PMC cracks whip on 81 illegal hospitals

Published: Oct 22, 2013, 02:01 IST | Niranjan Medhekar

While the civic body has booked owners of these hospitals under the Bombay Nursing Home Act for operating without registration or licence, a section of corporators want the PMC to stall the drive stating that the action is jeopardising the future of doctors working at these medical facilities

In a special drive initiated by the Pune Municipal Corporation’s (PMC) health department, its officials booked 81 city hospitals under the Bombay Nursing Home Act for operating without registration or licences. It has been almost three months since the drive commenced in July. 

‘Stop this Action’: MNS corporators display banners protesting the PMC action against hospitals flouting DC Rules during a civic general body meeting 

Owners of these hospitals were booked for flouting basic infrastructural norms mentioned in the Development Control (DC) Rules, 1987. Officials said this lack of adherence to the norms prevented the owners from registering or seeking licences from the health department.

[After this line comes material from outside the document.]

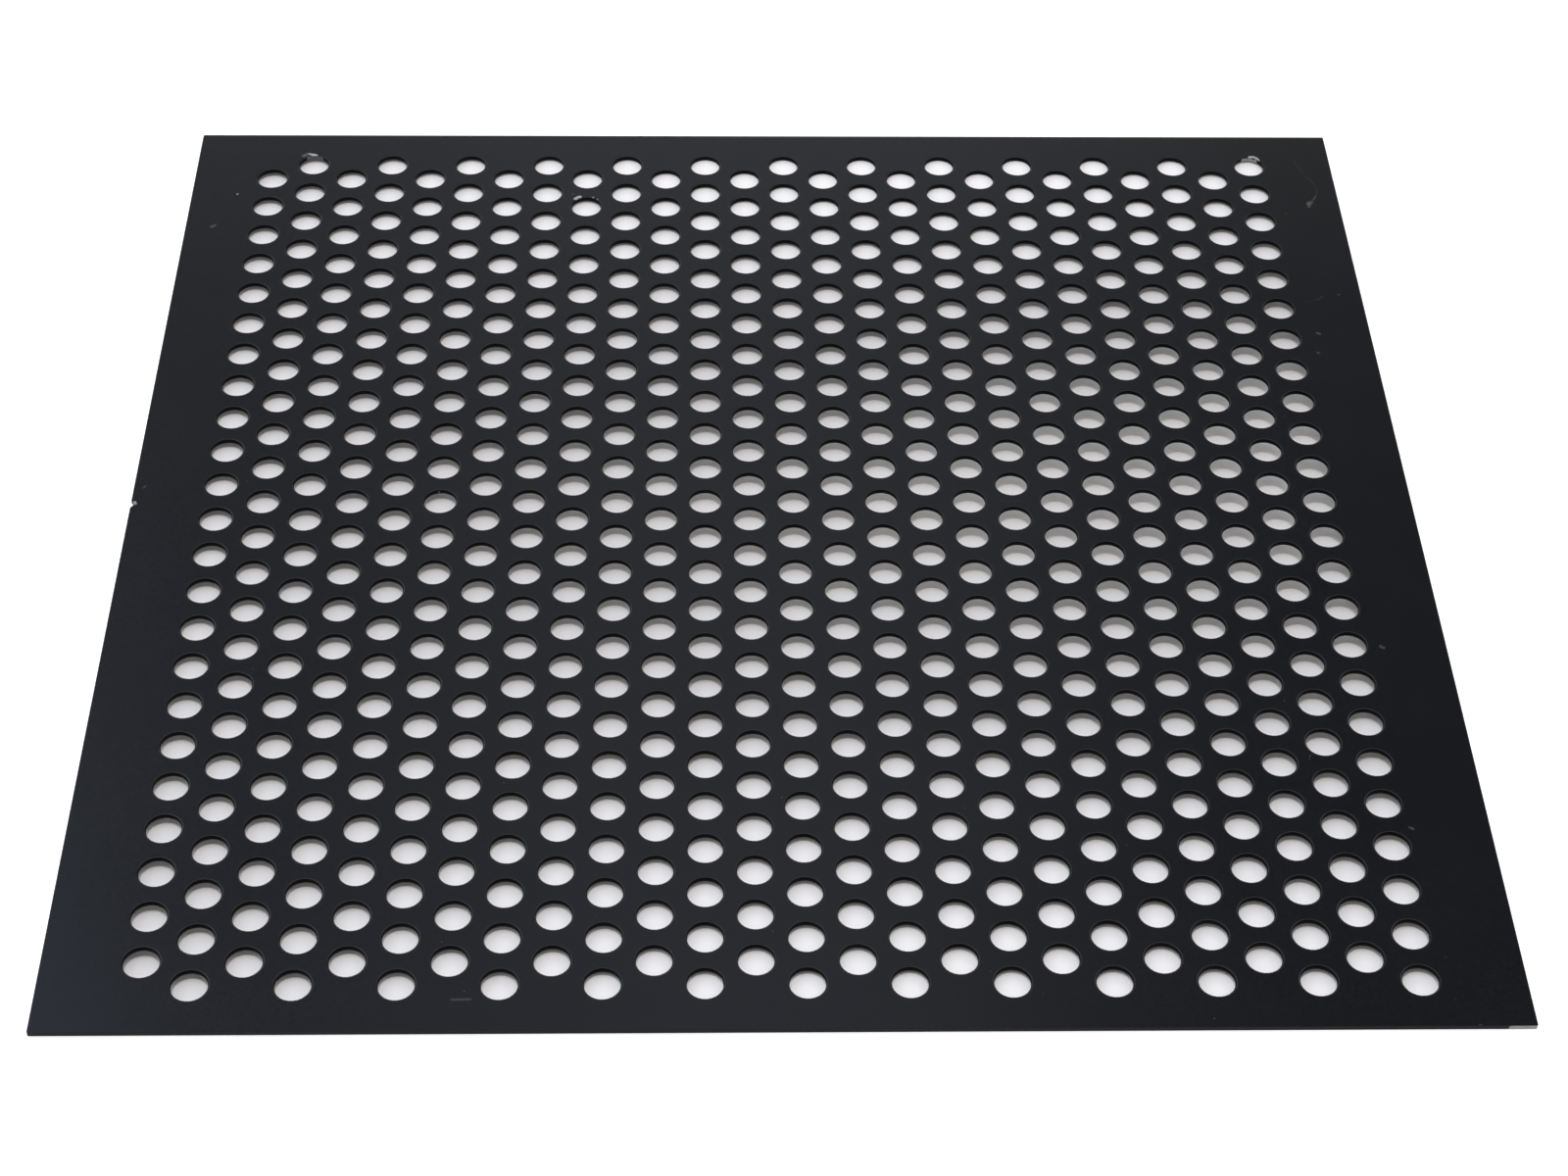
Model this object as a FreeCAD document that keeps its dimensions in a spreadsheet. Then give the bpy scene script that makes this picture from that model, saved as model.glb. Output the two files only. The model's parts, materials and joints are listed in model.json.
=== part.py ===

PMC medical officer of health S T Pardeshi said, “We initiated the drive after a pregnant woman died during treatment at Raj Maternity Home. Our investigation revealed that 81 hospitals, including the maternity home, lacked registration. Hence, after making a panchnama of the medical facilities, we registered cases under the act.”

Commenting on the infrastructural requirements for a medical facility to seek PMC’s approval, Additional City Engineer Vivek Kharwadkar said that as per the DC Rules, every hospital should have at least two staircases for emergency exit.

The other major requirement is that the approach road for a hospital or a nursing home should be at least 15 metres or 12 metres wide, respectively.
“However, most of the hospitals that were booked have flouted these basic infrastructural norms,” Kharwadkar said.

At loggerheads
Surprisingly, a section of the PMC corporators expressed displeasure with the drive initiated by the health department and demanded it be stalled at once. They said the civic body must take a sympathetic approach and think of the future of doctors who work at these hospitals, since action against the facility might ruin their career.

Corporator Avinash Bagwe said, “If the PMC wants to initiate action, the law should be equal for big hospitals as well. The Ruby Hall Clinic in Wanowaire has flouted rules while constructing the hospital building. But still the PMC hasn’t taken any action against its management.”

Seconding Bagwe’s opinion that the PMC has been biased in targeting small and medium-sized hospitals, Corporator Kishor Shinde accused the civic body of colluding with reputed hospitals to put smaller medical facilities out of business.

“The PMC succumbed to the pressure from big hospitals and is now targeting only smaller hospitals. Though the Sahyadri Hospital has an illegal shed on its terrace, the civic body hasn’t taken any action against it till date. What about hospitals like KEM, Dinanath Mangeshkar and Poona Hospitals that don’t have adequate parking space and other facilities? Will the PMC ever take action against them?,” Shinde said.

Refuting the allegations levelled by the corporators about the PMC favouring big hospitals, Pardeshi said the civic body had already collected fines worth Rs 88 lakh from the management of Ruby Hall Clinic for flouting infrastructural norms.

Leader of the PMC house Subhash Jagtap even suggested that apart from stalling the drive with immediate effect, the PMC should appoint a committee to amend the DC Rules. Meanwhile, Corporator Medha Kulkarni and Sanjay Balgude supported the drive and appealed to the PMC to continue without succumbing to any kind of pressure from the corporators or the medical unions.

Shooting down Jagtap’s proposal of amending DC Rules, Municipal Commissioner Mahesh Pathak said rules could not be changed overnight and the ongoing drive was the need of the hour. “If it is mandatory for all the hospitals to follow DC Rules, then those flouting them must face action.

Tomorrow, if any untoward incident happens in any of the hospitals then you (corporators) will blame the administration. Hence the house just cannot issue directives, which are not supported by the law. A wide approach road and an NOC from fire brigade, among others, are some of the basic norms that every hospital must fulfil. There is no scope for any kind of concession,” Pathak said.

The other side
Dr Nitin Bhagli, president of Nursing Home and Clinic Association of Pune, said, “The PMC is portraying that all doctors are criminals. One should understand that doctors are qualified professionals. It is only that the premises are not registered. Without considering genuine problems of the doctors, the PMC has been acting against them.

The civic body doesn’t have a consistent policy, and now suddenly its is penalising doctors for flouting DC Rules.”  Maya Tulpule, president of Indian Medical Association (Pune), said, “I know of cases where the PMC has issued NOC for the first floor but not for the second floor of the same hospital.

A similar situation prevails while issuing NOC for fire safety. With hospitals that are 15-20 years old, how can the PMC suddenly penalise them for flouting norms? Moreover, considering the real estate scenario, it is almost impossible for any doctor to add a staircase to abide by the norms.”